Scores of the United States’s richest people have pledged $1-million or more towards a new attempt to reinvigorate the American left and counter the powerful Republican political machine.

The money will be funnelled through an organisation called the Democracy Alliance which, according to a report in the Washington Post, will help fund a network of thinktanks and advocacy groups seeking to halt the shift to the cultural and political right.

The formation of the alliance is a radical rethinking of Democratic strategy and a response to the frustration felt by many liberals at the Republican stranglehold of both the House of Representatives and Senate and the White House.

At last November’s elections, President George Bush was returned to office despite the deteriorating situation in Iraq and an uneven economy, leaving many Democrats baffled.

The alliance chairperson, Steven Gluckstern, a retired investment banker, told the Post many liberal contributors felt that a dramatic new and more sustained approach was needed, instead of the cash poured into special interest pro-Democrat groups ahead of an election.
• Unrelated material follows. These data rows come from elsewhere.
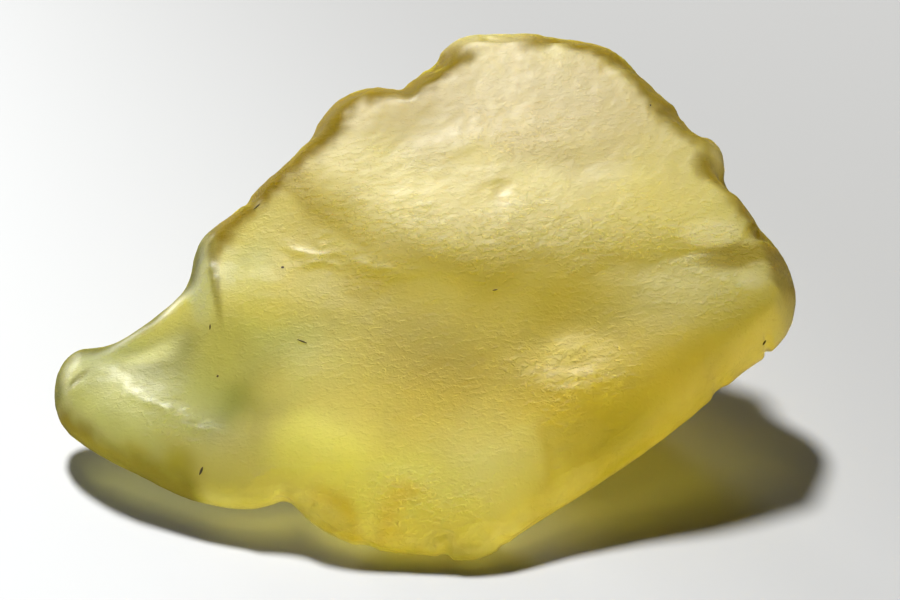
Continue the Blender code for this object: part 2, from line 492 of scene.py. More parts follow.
@dataclass(frozen=True)
class FrostedGlass:
    """Yellow silica glass with a wind-frosted surface.

    Its colour, with painted shade, highlights and glow, its wrinkles and its dull edges come from
    the chip's attributes.
    """

    name: str = "frosted_desert_glass"
    ior: float = 1.46
    gloss_tint: Paint = (1.0, 0.93, 0.6, 1.0)
    clear: float = 0.8  # share of light that goes straight in
    cloud: float = 1.0
    cloud_reach: Triple = (10.0, 8.0, 2.0)  # mm
    shine: float = 0.5
    shine_roughness: float = 0.43
    shine_ior: float = 1.6
    edge_dulling: float = 1.0  # how much of the shine the edges lose
    edge_roughness: float = 0.42  # how much rougher they are
    roughness: float = 0.58
    roughness_spread: float = 0.16
    absorbed: Paint = (0.99, 0.92, 0.25, 1.0)
    density: float = 100.0  # per metre
    peel_size: float = 0.33  # mm
    peel_detail: float = 3.0
    peel_twist: float = 0.5
    peel_draw: Triple = (0.65, 1.1, 1.1)  # the wrinkles run across the face
    peel_depth: float = 0.115
    peel_lumps: float = 1.1  # share of the soft lumps in it
    peel_grooves: float = 0.8  # share of the grooves
    peel_least: float = 0.15
    peel_most: float = 3.8
    groove_softness: float = 0.0003
    frost_size: float = 0.17
    frost_depth: float = 0.022
    cloud_scale: float = 0.32  # per mm
    streak_draw: Triple = (1.6, 0.4, 0.4)
    mottle_detail: float = 4.0
    mottle_clouds: float = 0.6  # share of clouds, and the rest is streaks
    mottle_low: float = 0.88
    mottle_high: float = 1.10

    def material(self) -> bpy.types.Material:
        """Builds the glass.

        Returns:
            The material.
        """
        made = bpy.data.materials.new(self.name)
        nodes = shader_nodes(made)
        place = nodes.add("ShaderNodeTexCoord", {}, {})["Object"]
        mm = nodes.add("ShaderNodeMapping", {}, {"Vector": place, "Scale": (1 / MM,) * 3})[0]
        streaked = nodes.add("ShaderNodeMapping", {}, {"Vector": mm, "Scale": self.streak_draw})[0]
        drawn = nodes.add("ShaderNodeMapping", {}, {"Vector": mm, "Scale": self.peel_draw})[0]
        layers = (
            (mm, self.cloud_scale, self.mottle_detail, 0.0),
            (streaked, 1.0, self.mottle_detail, 0.0),
            (drawn, 1 / self.peel_size, self.peel_detail, self.peel_twist),
            (mm, 1 / self.frost_size, 1.0, 0.0),
        )
        clouds, streaks, peel, frost = (
            nodes.add(
                "ShaderNodeTexNoise",
                {},
                {"Vector": spot, "Scale": scale, "Detail": detail, "Distortion": twist},
            )[0]
            for spot, scale, detail, twist in layers
        )
        away = peel - 0.5
        grooves = (away * away + self.groove_softness) ** 0.5  # where the noise is halfway
        wrinkled = nodes.add("ShaderNodeAttribute", {"attribute_name": CRINKLE}, {})["Fac"]
        skin = (peel * self.peel_lumps + grooves * self.peel_grooves) * self.peel_depth
        height = skin * (self.peel_least + self.peel_most * wrinkled) + frost * self.frost_depth
        bump = nodes.add("ShaderNodeBump", {}, {"Height": height, "Distance": MM, "Strength": 1.0})
        # this colour carries painted shade, highlights and glow besides the glass's own tone
        own = nodes.add("ShaderNodeAttribute", {"attribute_name": TONE}, {})["Color"]
        edge = nodes.add("ShaderNodeAttribute", {"attribute_name": EDGE}, {})["Fac"]
        mixed = clouds * self.mottle_clouds + streaks * (1.0 - self.mottle_clouds)
        mottle = self.mottle_low + (self.mottle_high - self.mottle_low) * mixed
        grey = nodes.add("ShaderNodeCombineColor", {}, dict.fromkeys(range(3), mottle))[0]
        colour = nodes.add(
            "ShaderNodeMix",
            {"data_type": "RGBA", "blend_type": "MULTIPLY"},
            {"Factor": 1.0, "A": own, "B": grey},
        )["Result"]
        uneven = self.roughness + (clouds - 0.5) * self.roughness_spread
        glass = nodes.add(
            "ShaderNodeBsdfPrincipled",
            {},
            {
                "Base Color": colour,
                "Roughness": uneven + edge * self.edge_roughness,
                "IOR": self.ior,
                "Specular Tint": self.gloss_tint,
                "Transmission Weight": self.clear,
                "Subsurface Weight": self.cloud,
                "Subsurface Radius": self.cloud_reach,
                "Subsurface Scale": MM,
                "Coat Weight": self.shine * (1.0 - self.edge_dulling * edge),
                "Coat Roughness": self.shine_roughness,
                "Coat IOR": self.shine_ior,
                "Normal": bump[0],
            },
        )
        inside = nodes.add(
            "ShaderNodeVolumeAbsorption", {}, {"Color": self.absorbed, "Density": self.density}
        )
        nodes.add("ShaderNodeOutputMaterial", {}, {"Surface": glass[0], "Volume": inside[0]})
        return made


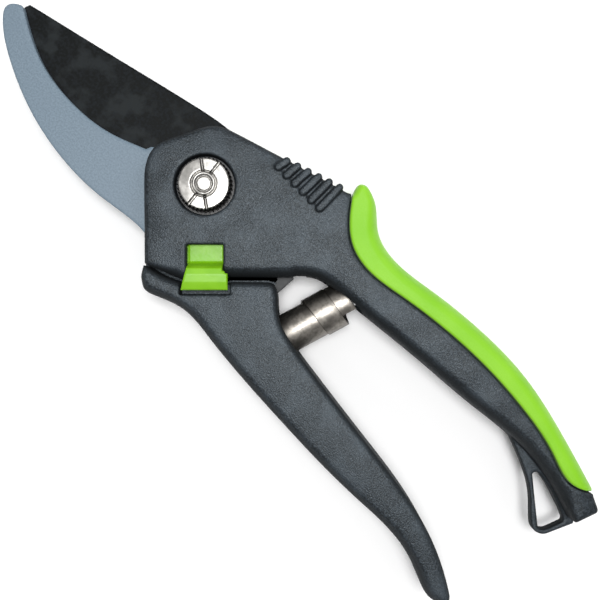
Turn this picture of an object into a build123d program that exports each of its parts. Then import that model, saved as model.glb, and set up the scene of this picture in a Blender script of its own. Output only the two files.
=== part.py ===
from build123d import *
import os
from math import cos, radians, sin

os.makedirs("parts", exist_ok=True)

# Bypass pruner lying on its rear face, closed and latched.
# Origin: on the pivot axis, at the rear face of the pivot nut. +X runs along the handles,
# +Y towards the upper (gripped) handle, +Z along the pivot towards the bolt head.

# ---- driving dimensions ----
handle_front = 20.0  # front face of the handles and of the head
lower_front = 19.8  # front face of the lower handle, under the catch's pad
shear_plane = 11.0  # plane in which the two blades pass each other
plate_gap = 0.05  # each plate's distance from the shear plane
plate = 2.95  # thickness of hook and cutting blade

shoulder_r = 28.0  # the lower handle's shoulder turns outside this radius
rear_clear_r = 37.0  # rear half of the upper handle starts here
rear_head_back = 2.0  # rear face of the lower handle's head
rear_head_r = 16.5
rear_head_corners = [((31.5, -4.5), 3.6), ((7.5, -25), 3.5)]  # centre and rounding

bolt_r = 3.5
bush_r = 5.0
bush_running = 0.05
bolt_head_r = 7.5
bolt_head_front = 22.0
washer_t = 0.8
front_bore_r = 8.3
front_bore_floor = 16.5
rear_bore_r = 8.2
rear_bore_floor = 4.5
nut_flats = 11.0
nut_t = 3.6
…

”It wasn’t only the failure to win, it was the question, ‘what does it take to win?’,” Gluckstern said.

”Among the lessons learned was that to bring back the progressive majority in this country is not just a periodic election investment strategy.”

The organisation aims to raise $200-million, with more than 80 backers already agreeing to pledge $200 000 a year over five years.

A board of directors will draw up a list of established and new organisations to develop and promote ideas on the left. The aim is to foster the growth of institutions that can act as a counter-weight to rightwing thinktanks such as the Cato Institute, the Heritage Foundation and the Hoover Institution.

The alliance is the brainchild of Democratic strategist Rob Stein, who says the left’s infrastructure is outdated.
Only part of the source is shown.